A practical map from module to interview question, based on the standard entry-level finance interview canon: "What happens to bond prices when rates rise?" and "walk me through the yield curve" are Fixed Income module material — the single highest-yield overlap. "What economic data would you watch this week and why?" comes straight from Economic Indicators, including the release-calendar logic most candidates lack. "What moves a currency?" is the Currencies module. Equities covers "how would you value a company?" only at the map level — for that question you need actual modeling reps, which is exactly the boundary where BMC hands off to a skills program. If interviews are imminent, do Fixed Income and Economic Indicators first; they carry most of the conversational weight.

Frequently asked questions

How long does Bloomberg Market Concepts take?

Plan for 8–12 hours across the four core modules.

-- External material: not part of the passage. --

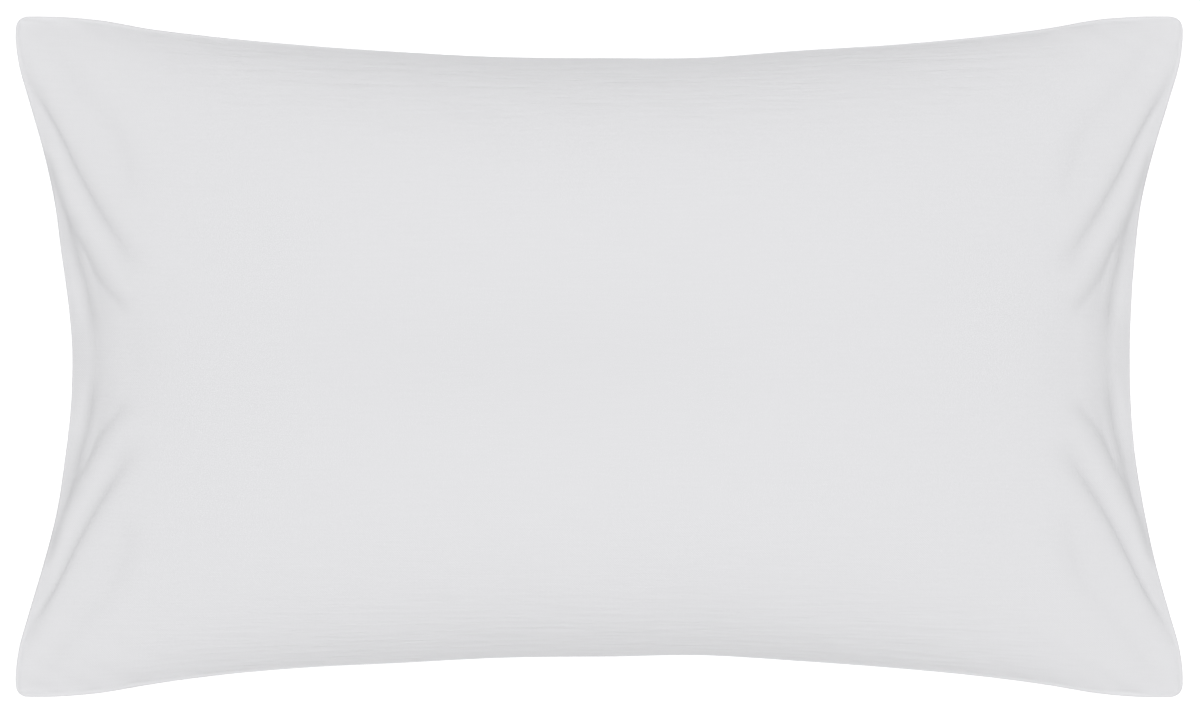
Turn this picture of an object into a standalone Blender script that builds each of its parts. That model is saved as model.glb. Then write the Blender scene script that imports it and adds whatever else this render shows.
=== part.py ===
"""A filled pillowcase, cut 50 x 80 cm, lying on its back on a flat surface.

Two panels of plain woven cloth are sewn together all round by a turned seam. The filling rounds both
panels, so the four sides draw in between the corners, the corners stay thin, and the short ends gather
into a few creases that run from the corners towards the middle of each end. The case and its filling
are one padded body here.

Units are metres. +X runs along the long sides, +Y along the short ones and +Z out of the face. The
origin is under the middle of the body, on the surface that it lies on.
"""

import bmesh
import bpy
import numpy as np

NAME = "pillowcase"
MM = 0.001

# ---------------------------------------------------------------- driving sizes, in metres
LENGTH = 0.785  # from corner to corner along X
WIDTH = 0.4578  # from corner to corner along Y
CORNER_RADIUS = 0.0075  # of a turned corner, seen from above
SEAM_THICKNESS = 0.002  # the turned edge, pressed flat
SIDE_SEAM_HEIGHT = 0.042  # of the seam above the surface, halfway along a side
CORNER_SEAM_HEIGHT = 0.018  # the thin corners sag towards the surface
FACE_RISE = 0.080  # of the face above the seam, in the middle
BACK_DROP = 0.066  # of the back below the seam, if the surface did not stop it
END_FULLNESS = 2.0  # how soon the panels level off, going in from a short end: higher is sooner
END_ROUNDNESS = 0.80  # how steeply the panels leave the seam at a short end: lower is steeper
SIDE_FULLNESS = 3.3  # the same two numbers, going in from a long side
SIDE_ROUNDNESS = 0.65
CORNER_THINNING = 0.05  # how much less steeply the panels leave the seam towards the corners
FLAT_EASE = 0.008  # the height over which the back eases into its flat resting patch
BACK_CREASE_SHARE = 0.6  # the back's creases are shallower than the face's

# The grid of each panel: rows lie closer together near the long sides, columns near the creases.
COLUMNS, COLUMN_CROWDING, COLUMN_ZONE = 48, 0.17, 0.62
ROWS, ROW_CROWDING, ROW_ZONE = 48, 0.42, 0.9

# How far each side draws in from the straight line between its corners, in millimetres.
# Columns: distance from the middle of the side, then the draw at that distance each way.
LEFT_DRAW = (  # from_middle, down, up
    (0, 38.6, 38.6),
    (35, 37.4, 35.9),
    (70, 33.3, 31.0),
    (105, 27.8, 26.3),
    (139, 19.0, 18.7),
    (172, 9.1, 9.2),
    (199, 1.7, 1.7),
    (214, 0.0, 0.0),
    (229, 0.0, 0.0),
)
RIGHT_DRAW = (  # from_middle, down, up
    (0, 36.0, 36.0),
    (35, 35.2, 35.0),
    (70, 31.9, 32.4),
    (105, 25.9, 28.0),
    (139, 18.5, 19.6),
    (172, 9.2, 9.5),
    (199, 1.7, 1.8),
    (214, 0.0, 0.0),
    (229, 0.0, 0.0),
)
UPPER_DRAW = (  # from_middle, left, right
    (0, 28.1, 28.1),
    (67, 27.4, 27.9),
    (135, 23.9, 23.0),
    (202, 19.2, 18.8),
    (269, 12.6, 12.3),
    (303, 8.3, 7.8),
    (336, 2.5, 2.0),
    (363, 0.3, 0.1),
    (393, 0.0, 0.0),
)
LOWER_DRAW = (  # from_middle, left, right
    (0, 27.4, 27.4),
    (67, 26.6, 28.4),
    (135, 23.1, 24.4),
    (202, 19.7, 19.4),
    (269, 13.3, 12.7),
    (303, 8.4, 8.0),
    (336, 2.8, 2.5),
    (363, 0.5, 0.2),
    (393, 0.0, 0.0),
)

# The creases of one quarter of the case, in millimetres. The other three quarters mirror them.
# Columns: in from the end of the case, distance from its middle line, depth, half width.
CORNER_CREASE = (  # in_from_end, from_middle, depth, half_width
    (10, 187, 0.5, 5),
    (30, 149, 4.5, 6),
    (50, 110, 6.0, 7),
    (70, 79, 4.0, 8),
    (80, 66, 0.0, 9),
)
SIDE_CREASE = (  # in_from_end, from_middle, depth, half_width
    (20, 138, 0.5, 5),
    (32, 97, 4.5, 6),
    (44, 63, 6.0, 7),
    (52, 31, 5.5, 7),
    (54, 0, 4.5, 8),
)
FORK_CREASE = (  # in_from_end, from_middle, depth, half_width
    (38, 82, 0.0, 6),
    (48, 68, 4.0, 6),
    (63, 47, 5.0, 7),
    (80, 31, 0.0, 9),
)
CREASES = (CORNER_CREASE, SIDE_CREASE, FORK_CREASE)
CREASE_STEPS = 24  # places at which a crease's curve is worked out

# Bleached cotton: the colour of the cloth in linear light, and how matt it is.
CLOTH_COLOUR = (0.77, 0.77, 0.785, 1.0)
CLOTH_ROUGHNESS = 0.9


def spaced(count, crowding, zone):
    """count + 1 places from -1 to 1 whose gaps shrink to `crowding` of the middle ones at both ends."""
    gap_middle = (np.arange(count) + 0.5) * 2 / count - 1
    ease = np.clip((1 - np.abs(gap_middle)) / zone, 0, 1)
    gap = crowding + (1 - crowding) * ease**2 * (3 - 2 * ease)
    place = np.concatenate([[0.0], np.cumsum(gap)])
    return place / place[-1] * 2 - 1


def smooth_through(known_at, known, at):
    """Values at the places `at` of a smooth curve through the known ones, level at both its ends."""
    slope = np.gradient(known, known_at)
    slope[[0, -1]] = 0
    i = np.clip(np.searchsorted(known_at, at) - 1, 0, len(known_at) - 2)
    step = known_at[i + 1] - known_at[i]
    t = np.clip((at - known_at[i]) / step, 0, 1)
    start = known[i] * (1 + 2 * t) + slope[i] * step * t
    end = known[i + 1] * (3 - 2 * t) + slope[i + 1] * step * (t - 1)
    return start * (1 - t) ** 2 + end * t**2


def side_draw(table, along):
    """How far a side draws in, in metres, at places along it: negative ones use the first column."""
    from_middle, below, above = np.array(table, float).T * MM
    away = np.abs(along)
    return np.where(
        along < 0,
        smooth_through(from_middle, below, away),
        smooth_through(from_middle, above, away),
    )


def plan(u, v):
    """Where a panel's point lies, seen from above: u and v run from -1 to 1 along X and Y."""
    x_straight = u * LENGTH / 2
    y_straight = v * WIDTH / 2
    end_draw = np.where(u < 0, side_draw(LEFT_DRAW, y_straight), side_draw(RIGHT_DRAW, y_straight))
    side = np.where(v < 0, side_draw(LOWER_DRAW, x_straight), side_draw(UPPER_DRAW, x_straight))
    x = x_straight - np.sign(u) * u**2 * end_draw
    y = y_straight - np.sign(v) * v**2 * side
    return round_corners(x, y)


def round_corners(x, y):
    """The square corner of a panel, drawn onto a quarter of a disc."""
    to_arc_x = (np.abs(x) - LENGTH / 2) / CORNER_RADIUS + 1
    to_arc_y = (np.abs(y) - WIDTH / 2) / CORNER_RADIUS + 1
    p = np.clip(to_arc_x, 0, 1)
    q = np.clip(to_arc_y, 0, 1)
    x_back = (p - p * np.sqrt(1 - q**2 / 2)) * CORNER_RADIUS
    y_back = (q - q * np.sqrt(1 - p**2 / 2)) * CORNER_RADIUS
    return x - np.sign(x) * x_back, y - np.sign(y) * y_back


def crown(u, v):
    """The share of its full rise that a panel has at a point: 0 on the seam, 1 in the middle."""
    end_roundness = END_ROUNDNESS + CORNER_THINNING * v**2
    side_roundness = SIDE_ROUNDNESS + CORNER_THINNING * u**4
    from_ends = (1 - np.abs(u) ** END_FULLNESS) ** end_roundness
    from_sides = (1 - np.abs(v) ** SIDE_FULLNESS) ** side_roundness
    return from_ends * from_sides


def crease_depth(x, y):
    """How deep the creases are at each point of a panel, seen from above."""
    depth = np.zeros_like(x)
    in_from_end = LENGTH / 2 - np.abs(x)
    from_middle = np.abs(y)
    for table in CREASES:
        rows = np.array(table, float)
        along = np.linspace(0, len(rows) - 1, CREASE_STEPS * (len(rows) - 1))
        row_at = np.arange(len(rows), dtype=float)
        line = [smooth_through(row_at, rows[:, k] * MM, along) for k in range(4)]
        for line_x, line_y, line_depth, half_width in zip(*line):
            away = np.hypot(in_from_end - line_x, from_middle - line_y)
            depth = np.maximum(depth, line_depth * np.exp(-((away / half_width) ** 2)))
    return depth


def ease_onto_surface(z):
    """Heights kept from going under the surface: level on it, and eased into that."""
    eased = (z + FLAT_EASE) ** 2 / (4 * FLAT_EASE)
    return np.where(z > FLAT_EASE, z, np.where(z < -FLAT_EASE, 0.0, eased))


def shape_panel(panel, is_face):
    """Moves the points of a flat grid to where the filling holds this panel."""
    points = np.empty(len(panel.vertices) * 3, np.float32)
    panel.vertices.foreach_get("co", points)
    u, v, _ = points.reshape(-1, 3).astype(float).T
    u = np.interp(u, np.linspace(-1, 1, COLUMNS + 1), spaced(COLUMNS, COLUMN_CROWDING, COLUMN_ZONE))
    v = np.interp(v, np.linspace(-1, 1, ROWS + 1), spaced(ROWS, ROW_CROWDING, ROW_ZONE))
    x, y = plan(u, v)
    corner_sag = (SIDE_SEAM_HEIGHT - CORNER_SEAM_HEIGHT) * (u * v) ** 2
    seam_z = SIDE_SEAM_HEIGHT - corner_sag
    fullness = crown(u, v)
    creases = crease_depth(x, y)
    if is_face:
        z = seam_z + SEAM_THICKNESS / 2 + FACE_RISE * fullness - creases
    else:
        z = seam_z - SEAM_THICKNESS / 2 - BACK_DROP * fullness + creases * BACK_CREASE_SHARE
        z = ease_onto_surface(z)
    panel.vertices.foreach_set("co", np.stack([x, y, z], 1).astype(np.float32).ravel())


def make_panel(name, is_face):
    """One cut panel as a grid of COLUMNS by ROWS, shaped over the filling."""
    bpy.ops.mesh.primitive_grid_add(x_subdivisions=COLUMNS, y_subdivisions=ROWS, size=2)
    panel = bpy.context.object
    panel.name = name
    shape_panel(panel.data, is_face)
    return panel


def sew(face, back):
    """Joins the two panels along their edges, which makes one closed body."""
    bpy.ops.object.select_all(action="DESELECT")
    face.select_set(True)
    back.select_set(True)
    bpy.context.view_layer.objects.active = face
    bpy.ops.object.join()
    mesh = face.data
    body = bmesh.new()
    body.from_mesh(mesh)
    open_edges = [edge for edge in body.edges if edge.is_boundary]
    bmesh.ops.bridge_loops(body, edges=open_edges)
    bmesh.ops.recalc_face_normals(body, faces=body.faces)
    body.to_mesh(mesh)
    body.free()
    mesh.shade_smooth()
    return face


def cotton():
    """Bleached cotton cloth: nearly white and quite matt."""
    material = bpy.data.materials.new("bleached cotton")
    material.use_nodes = True
    shader = material.node_tree.nodes["Principled BSDF"]
    shader.inputs["Base Color"].default_value = CLOTH_COLOUR
    shader.inputs["Roughness"].default_value = CLOTH_ROUGHNESS
    shader.inputs["Metallic"].default_value = 0.0
    return material


def main():
    for thing in list(bpy.data.objects):
        bpy.data.objects.remove(thing, do_unlink=True)
    case = sew(make_panel("face panel", True), make_panel("back panel", False))
    case.name = NAME
    case.data.name = NAME
    case.data.materials.append(cotton())
    collection = bpy.data.collections.new(NAME)
    bpy.context.scene.collection.children.link(collection)
    for owner in list(case.users_collection):
        owner.objects.unlink(case)
    collection.objects.link(case)


main()
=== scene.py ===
# %% [markdown]
# # A filled pillowcase, seen from straight above
#
# The real object is a plain cotton case, cut 50 x 80 cm, pulled over its filling. Two panels of cloth
# are sewn together all round and turned the right way out. The filling rounds both panels, and that
# draws the four sides in between the corners. The short ends gather into a few creases.
#
# The measured model comes first. It is fixed: everything below is built around it, in metres, with +X
# along the long sides, +Y along the short ones and +Z out of the face.

# %% Load the measured model
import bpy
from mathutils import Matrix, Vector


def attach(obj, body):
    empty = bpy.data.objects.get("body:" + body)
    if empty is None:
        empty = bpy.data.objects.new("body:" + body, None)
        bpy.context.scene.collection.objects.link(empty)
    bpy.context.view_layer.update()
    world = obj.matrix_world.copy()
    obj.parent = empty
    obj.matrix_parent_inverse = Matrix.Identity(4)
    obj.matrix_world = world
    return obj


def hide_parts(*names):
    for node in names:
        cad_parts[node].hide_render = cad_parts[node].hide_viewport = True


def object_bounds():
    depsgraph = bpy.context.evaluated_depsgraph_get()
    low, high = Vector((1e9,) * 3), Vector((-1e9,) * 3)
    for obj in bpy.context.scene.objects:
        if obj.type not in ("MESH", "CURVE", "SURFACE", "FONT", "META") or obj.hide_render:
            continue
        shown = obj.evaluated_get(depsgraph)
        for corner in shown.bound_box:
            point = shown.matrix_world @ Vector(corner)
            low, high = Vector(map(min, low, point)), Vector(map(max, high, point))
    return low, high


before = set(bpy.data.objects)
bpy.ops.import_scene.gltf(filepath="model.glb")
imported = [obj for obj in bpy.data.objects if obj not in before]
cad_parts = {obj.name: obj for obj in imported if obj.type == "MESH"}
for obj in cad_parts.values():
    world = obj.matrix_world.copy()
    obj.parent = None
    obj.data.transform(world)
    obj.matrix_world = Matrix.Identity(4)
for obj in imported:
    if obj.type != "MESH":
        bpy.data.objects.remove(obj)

# %% Keep its box
import math

import bpy
import numpy as np

MM = 0.001
CAD_LOW, CAD_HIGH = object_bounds()
LENGTH = CAD_HIGH.x - CAD_LOW.x
WIDTH = CAD_HIGH.y - CAD_LOW.y
print("the case is", round(LENGTH / MM), "x", round(WIDTH / MM), "mm, and", round(CAD_HIGH.z / MM), "thick")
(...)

It is self-paced with 12 months of access, so most people finish over one or two weekends.

Is BMC free with a Bloomberg Terminal?

Yes — anyone with Terminal access can take the course at no extra cost by typing BMC <GO>. Many university libraries have Terminals available to students and sometimes to the public.

Does BMC expire?

The certificate of completion does not expire. Paid direct enrollment gives 12 months of course access, which is far more than the course needs.

Is there an exam?

No separate proctored exam — scored questions are embedded throughout the modules and count toward your final grade, and the certificate unlocks when the core modules are complete.

Will BMC get me a job?

On its own, no — and anyone telling you otherwise is selling something. It makes you conversant in markets, which helps in interviews. Pair it with a demonstrable skill (modeling, data analysis) for the actual differentiator.